Written task
Give the data below again, word for word.

Raw data
§
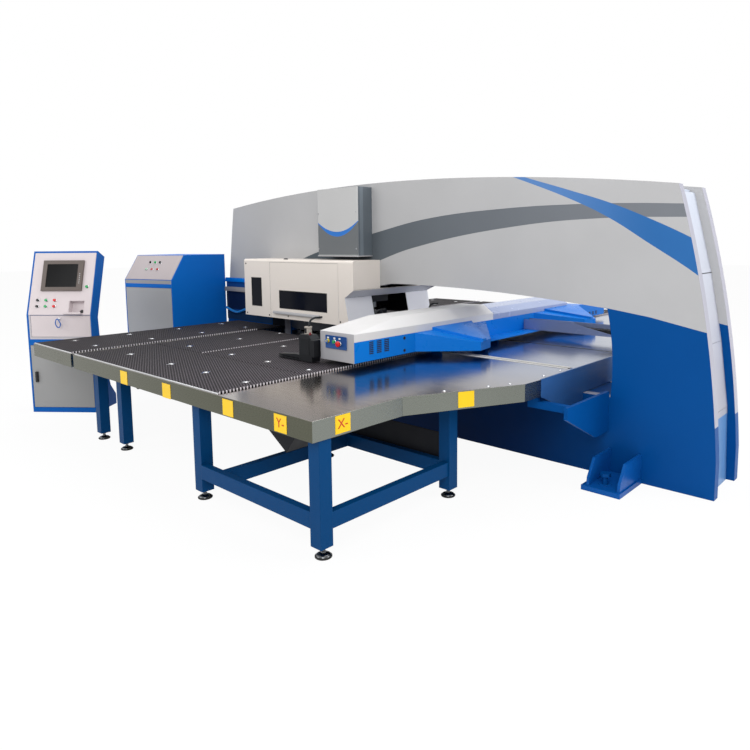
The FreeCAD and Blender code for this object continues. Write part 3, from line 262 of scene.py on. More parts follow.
def mastPaint():
    # sheet cover over the ram: grey front with a blue crescent and a graphite foot, graphite sides
    material, tree, surface, place = startMaterial("enamelMastCover", {"Specular IOR Level": 0.3})
    x, y, z = addNode(tree, "SeparateXYZ", {0: place})
    # crescent between two arcs that dip in the middle of the front
    across = addNode(tree, "Math", {0: y, 1: 1 / 0.292}, operation="MULTIPLY")[0]
    dip = addNode(tree, "Math", {0: across, 1: across}, operation="MULTIPLY")[0]
    upperArc = addNode(tree, "Math", {0: dip, 1: 0.100, 2: 1.867}, operation="MULTIPLY_ADD")[0]
    lowerArc = addNode(tree, "Math", {0: dip, 1: 0.140, 2: 1.820}, operation="MULTIPLY_ADD")[0]
    under = addNode(tree, "Math", {0: z, 1: upperArc}, operation="LESS_THAN")[0]
    foot = addNode(tree, "Math", {0: z, 1: lowerArc}, operation="LESS_THAN")[0]
    lip = addNode(tree, "Math", {0: z, 1: 1.642}, operation="LESS_THAN")[0]
    front = addNode(tree, "Math", {0: x, 1: -0.468}, operation="LESS_THAN")[0]
    face = addNode(tree, "Mix", {0: under, 6: paint("#BBBBBB"), 7: paint("#1F6FC4")}, data_type="RGBA")[2]
    face = addNode(tree, "Mix", {0: foot, 6: face, 7: paint("#63676A")}, data_type="RGBA")[2]
    face = addNode(tree, "Mix", {0: lip, 6: face, 7: paint("#8D9190")}, data_type="RGBA")[2]
    # painted highlight: the sides carry a soft paler upright band where the sheet is folded
    fold = addNode(tree, "Math", {0: x, 1: -0.425, 2: 0.022}, operation="COMPARE")[0]
    side = addNode(tree, "Mix", {0: fold, 6: paint("#5F676E"), 7: paint("#717A82")}, data_type="RGBA")[2]
    colour = addNode(tree, "Mix", {0: front, 6: side, 7: face}, data_type="RGBA")[2]
    finishPaint(tree, surface, place, colour, dict(paintFinish, rough=0.33))
    return material


def guardPaint(name, middle):
    # powder-coated sheet: cream outside; painted shade inside, where the inner faces are drawn near black
    # because light hardly reaches them
    material, tree, surface, place = startMaterial(name, {"Specular IOR Level": 0.3})
    normal = addNode(tree, "NewGeometry")["Normal"]
    away = addNode(tree, "VectorMath", {0: place, 1: middle}, operation="SUBTRACT")[0]
    outward = addNode(tree, "VectorMath", {0: away, 1: normal}, operation="DOT_PRODUCT")["Value"]
    inside = addNode(tree, "Math", {0: outward, 1: 0.0}, operation="LESS_THAN")[0]
    z = addNode(tree, "SeparateXYZ", {0: place})[2]
    turned = addNode(tree, "SeparateXYZ", {0: normal})
    # painted light: the throat-side shields and the underside are drawn a paler, cooler white than the cream
    nearSide = addNode(tree, "Math", {0: turned[1], 1: -0.35}, operation="LESS_THAN")[0]
    low = addNode(tree, "Math", {0: z, 1: 1.27}, operation="LESS_THAN")[0]
    shield = addNode(tree, "Math", {0: nearSide, 1: low}, operation="MULTIPLY")[0]
    under = addNode(tree, "Math", {0: turned[2], 1: -0.4}, operation="LESS_THAN")[0]
    litPaler = addNode(tree, "Math", {0: shield, 1: under}, operation="MAXIMUM")[0]
    outer = addNode(tree, "Mix", {0: litPaler, 6: paint("#E6DED6"), 7: paint("#F4F5FC")}, data_type="RGBA")[2]
    colour = addNode(tree, "Mix", {0: inside, 6: outer, 7: paint("#17171A")}, data_type="RGBA")[2]
    finishPaint(tree, surface, place, colour, dict(paintFinish, rough=0.42, cloud=0.02))
    return material


tableSheet = {"top": "#A59E99", "topRight": "#8B94A8", "skirtLeft": "#5C5D50", "skirtFront": "#858983",
              "skirtRight": "#4A5C78", "topRough": 0.15, "skirtRough": 0.27}


def tableSteel():
    # cold-rolled stainless sheet: the bright-rolled top mirrors what stands on it,
    # and the folded skirts are duller
    material, tree, surface, place = startMaterial("stainlessSheet", {"Metallic": 1.0})
    x, y, z = addNode(tree, "SeparateXYZ", {0: place})
    top = addNode(tree, "Math", {0: z, 1: 0.8095}, operation="GREATER_THAN")[0]
    normal = addNode(tree, "SeparateXYZ", {0: addNode(tree, "NewGeometry")["Normal"]})
    # painted reflection: the skirts are olive where they face left and slate blue near the frame
    left = addNode(tree, "MapRange", {0: normal[0], 1: -0.35, 2: -0.8})[0]
    right = addNode(tree, "MapRange", {0: x, 1: -0.99, 2: -0.90})[0]
    skirt = addNode(tree, "Mix", {0: right, 6: paint(tableSheet["skirtFront"]),
                                  7: paint(tableSheet["skirtRight"])},
                    data_type="RGBA")[2]
    skirt = addNode(tree, "Mix", {0: left, 6: skirt, 7: paint(tableSheet["skirtLeft"])}, data_type="RGBA")[2]
    # rolling lines are far finer than a pixel, so they are drawn about 8 mm apart
    rolled = addNode(tree, "Mapping", {"Vector": place, "Scale": (30.0, 1.0, 30.0)})[0]
    lines = addNode(tree, "TexNoise", {"Vector": rolled, "Scale": 4.0, "Detail": 5.0})[0]
    stains = addNode(tree, "TexNoise", {"Vector": place, "Scale": 1.4, "Detail": 2.0})[0]
    shade = addNode(tree, "MapRange", {0: stains, 1: 0.3, 2: 0.7, 3: 0.93, 4: 1.06})[0]
    # painted reflection: the top is drawn bluer towards the frame
    frameReflection = addNode(tree, "MapRange", {0: x, 1: -1.7, 2: -0.5}, interpolation_type="SMOOTHSTEP")[0]
    topColour = addNode(tree, "Mix", {0: frameReflection, 6: paint(tableSheet["top"]), 7: paint(tableSheet["topRight"])},
                        data_type="RGBA")[2]
    sheet = addNode(tree, "Mix", {0: top, 6: skirt, 7: topColour}, data_type="RGBA")[2]
    colour = addNode(tree, "HueSaturation", {"Color": sheet, "Value": shade})[0]
    tree.links.new(colour, surface.inputs["Base Color"])
    base = addNode(tree, "MapRange", {0: top, 3: tableSheet["skirtRough"], 4: tableSheet["topRough"]})[0]
    spread = addNode(tree, "MapRange", {0: lines, 1: 0.35, 2: 0.65, 3: -0.02, 4: 0.03})[0]
    rough = addNode(tree, "Math", {0: base, 1: spread}, operation="ADD")[0]
    tree.links.new(rough, surface.inputs["Roughness"])
    rounded = addNode(tree, "Bevel", {"Radius": 0.003}, samples=4)[0]
    bump = addNode(tree, "Bump", {"Strength": 0.012, "Distance": 0.0003, "Height": lines,
                                  "Normal": rounded})[0]
    tree.links.new(bump, surface.inputs["Normal"])
    return material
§
Completed exercise
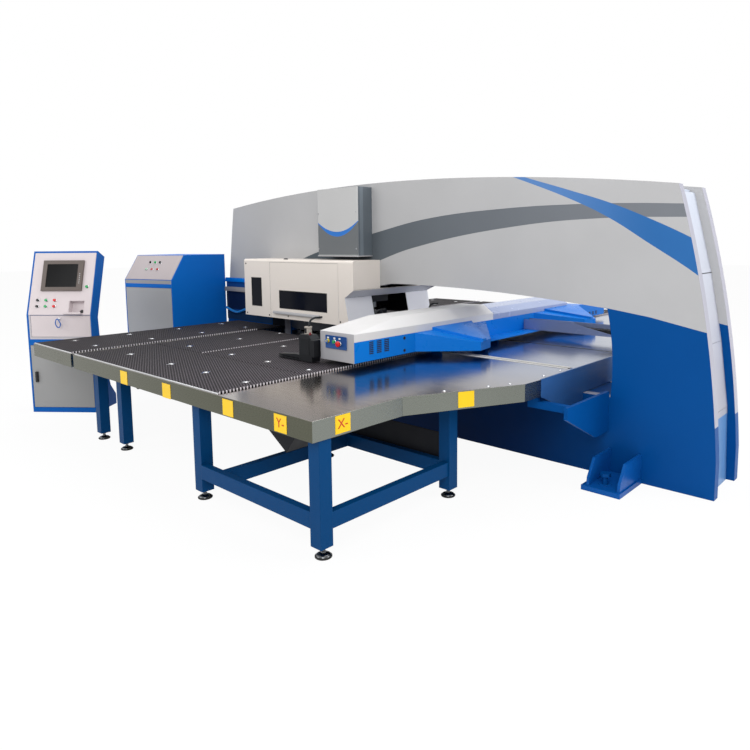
The FreeCAD and Blender code for this object continues. Write part 3, from line 262 of scene.py on. More parts follow.
def mastPaint():
    # sheet cover over the ram: grey front with a blue crescent and a graphite foot, graphite sides
    material, tree, surface, place = startMaterial("enamelMastCover", {"Specular IOR Level": 0.3})
    x, y, z = addNode(tree, "SeparateXYZ", {0: place})
    # crescent between two arcs that dip in the middle of the front
    across = addNode(tree, "Math", {0: y, 1: 1 / 0.292}, operation="MULTIPLY")[0]
    dip = addNode(tree, "Math", {0: across, 1: across}, operation="MULTIPLY")[0]
    upperArc = addNode(tree, "Math", {0: dip, 1: 0.100, 2: 1.867}, operation="MULTIPLY_ADD")[0]
    lowerArc = addNode(tree, "Math", {0: dip, 1: 0.140, 2: 1.820}, operation="MULTIPLY_ADD")[0]
    under = addNode(tree, "Math", {0: z, 1: upperArc}, operation="LESS_THAN")[0]
    foot = addNode(tree, "Math", {0: z, 1: lowerArc}, operation="LESS_THAN")[0]
    lip = addNode(tree, "Math", {0: z, 1: 1.642}, operation="LESS_THAN")[0]
    front = addNode(tree, "Math", {0: x, 1: -0.468}, operation="LESS_THAN")[0]
    face = addNode(tree, "Mix", {0: under, 6: paint("#BBBBBB"), 7: paint("#1F6FC4")}, data_type="RGBA")[2]
    face = addNode(tree, "Mix", {0: foot, 6: face, 7: paint("#63676A")}, data_type="RGBA")[2]
    face = addNode(tree, "Mix", {0: lip, 6: face, 7: paint("#8D9190")}, data_type="RGBA")[2]
    # painted highlight: the sides carry a soft paler upright band where the sheet is folded
    fold = addNode(tree, "Math", {0: x, 1: -0.425, 2: 0.022}, operation="COMPARE")[0]
    side = addNode(tree, "Mix", {0: fold, 6: paint("#5F676E"), 7: paint("#717A82")}, data_type="RGBA")[2]
    colour = addNode(tree, "Mix", {0: front, 6: side, 7: face}, data_type="RGBA")[2]
    finishPaint(tree, surface, place, colour, dict(paintFinish, rough=0.33))
    return material


def guardPaint(name, middle):
    # powder-coated sheet: cream outside; painted shade inside, where the inner faces are drawn near black
    # because light hardly reaches them
    material, tree, surface, place = startMaterial(name, {"Specular IOR Level": 0.3})
    normal = addNode(tree, "NewGeometry")["Normal"]
    away = addNode(tree, "VectorMath", {0: place, 1: middle}, operation="SUBTRACT")[0]
    outward = addNode(tree, "VectorMath", {0: away, 1: normal}, operation="DOT_PRODUCT")["Value"]
    inside = addNode(tree, "Math", {0: outward, 1: 0.0}, operation="LESS_THAN")[0]
    z = addNode(tree, "SeparateXYZ", {0: place})[2]
    turned = addNode(tree, "SeparateXYZ", {0: normal})
    # painted light: the throat-side shields and the underside are drawn a paler, cooler white than the cream
    nearSide = addNode(tree, "Math", {0: turned[1], 1: -0.35}, operation="LESS_THAN")[0]
    low = addNode(tree, "Math", {0: z, 1: 1.27}, operation="LESS_THAN")[0]
    shield = addNode(tree, "Math", {0: nearSide, 1: low}, operation="MULTIPLY")[0]
    under = addNode(tree, "Math", {0: turned[2], 1: -0.4}, operation="LESS_THAN")[0]
    litPaler = addNode(tree, "Math", {0: shield, 1: under}, operation="MAXIMUM")[0]
    outer = addNode(tree, "Mix", {0: litPaler, 6: paint("#E6DED6"), 7: paint("#F4F5FC")}, data_type="RGBA")[2]
    colour = addNode(tree, "Mix", {0: inside, 6: outer, 7: paint("#17171A")}, data_type="RGBA")[2]
    finishPaint(tree, surface, place, colour, dict(paintFinish, rough=0.42, cloud=0.02))
    return material


tableSheet = {"top": "#A59E99", "topRight": "#8B94A8", "skirtLeft": "#5C5D50", "skirtFront": "#858983",
              "skirtRight": "#4A5C78", "topRough": 0.15, "skirtRough": 0.27}


def tableSteel():
    # cold-rolled stainless sheet: the bright-rolled top mirrors what stands on it,
    # and the folded skirts are duller
    material, tree, surface, place = startMaterial("stainlessSheet", {"Metallic": 1.0})
    x, y, z = addNode(tree, "SeparateXYZ", {0: place})
    top = addNode(tree, "Math", {0: z, 1: 0.8095}, operation="GREATER_THAN")[0]
    normal = addNode(tree, "SeparateXYZ", {0: addNode(tree, "NewGeometry")["Normal"]})
    # painted reflection: the skirts are olive where they face left and slate blue near the frame
    left = addNode(tree, "MapRange", {0: normal[0], 1: -0.35, 2: -0.8})[0]
    right = addNode(tree, "MapRange", {0: x, 1: -0.99, 2: -0.90})[0]
    skirt = addNode(tree, "Mix", {0: right, 6: paint(tableSheet["skirtFront"]),
                                  7: paint(tableSheet["skirtRight"])},
                    data_type="RGBA")[2]
    skirt = addNode(tree, "Mix", {0: left, 6: skirt, 7: paint(tableSheet["skirtLeft"])}, data_type="RGBA")[2]
    # rolling lines are far finer than a pixel, so they are drawn about 8 mm apart
    rolled = addNode(tree, "Mapping", {"Vector": place, "Scale": (30.0, 1.0, 30.0)})[0]
    lines = addNode(tree, "TexNoise", {"Vector": rolled, "Scale": 4.0, "Detail": 5.0})[0]
    stains = addNode(tree, "TexNoise", {"Vector": place, "Scale": 1.4, "Detail": 2.0})[0]
    shade = addNode(tree, "MapRange", {0: stains, 1: 0.3, 2: 0.7, 3: 0.93, 4: 1.06})[0]
    # painted reflection: the top is drawn bluer towards the frame
    frameReflection = addNode(tree, "MapRange", {0: x, 1: -1.7, 2: -0.5}, interpolation_type="SMOOTHSTEP")[0]
    topColour = addNode(tree, "Mix", {0: frameReflection, 6: paint(tableSheet["top"]), 7: paint(tableSheet["topRight"])},
                        data_type="RGBA")[2]
    sheet = addNode(tree, "Mix", {0: top, 6: skirt, 7: topColour}, data_type="RGBA")[2]
    colour = addNode(tree, "HueSaturation", {"Color": sheet, "Value": shade})[0]
    tree.links.new(colour, surface.inputs["Base Color"])
    base = addNode(tree, "MapRange", {0: top, 3: tableSheet["skirtRough"], 4: tableSheet["topRough"]})[0]
    spread = addNode(tree, "MapRange", {0: lines, 1: 0.35, 2: 0.65, 3: -0.02, 4: 0.03})[0]
    rough = addNode(tree, "Math", {0: base, 1: spread}, operation="ADD")[0]
    tree.links.new(rough, surface.inputs["Roughness"])
    rounded = addNode(tree, "Bevel", {"Radius": 0.003}, samples=4)[0]
    bump = addNode(tree, "Bump", {"Strength": 0.012, "Distance": 0.0003, "Height": lines,
                                  "Normal": rounded})[0]
    tree.links.new(bump, surface.inputs["Normal"])
    return material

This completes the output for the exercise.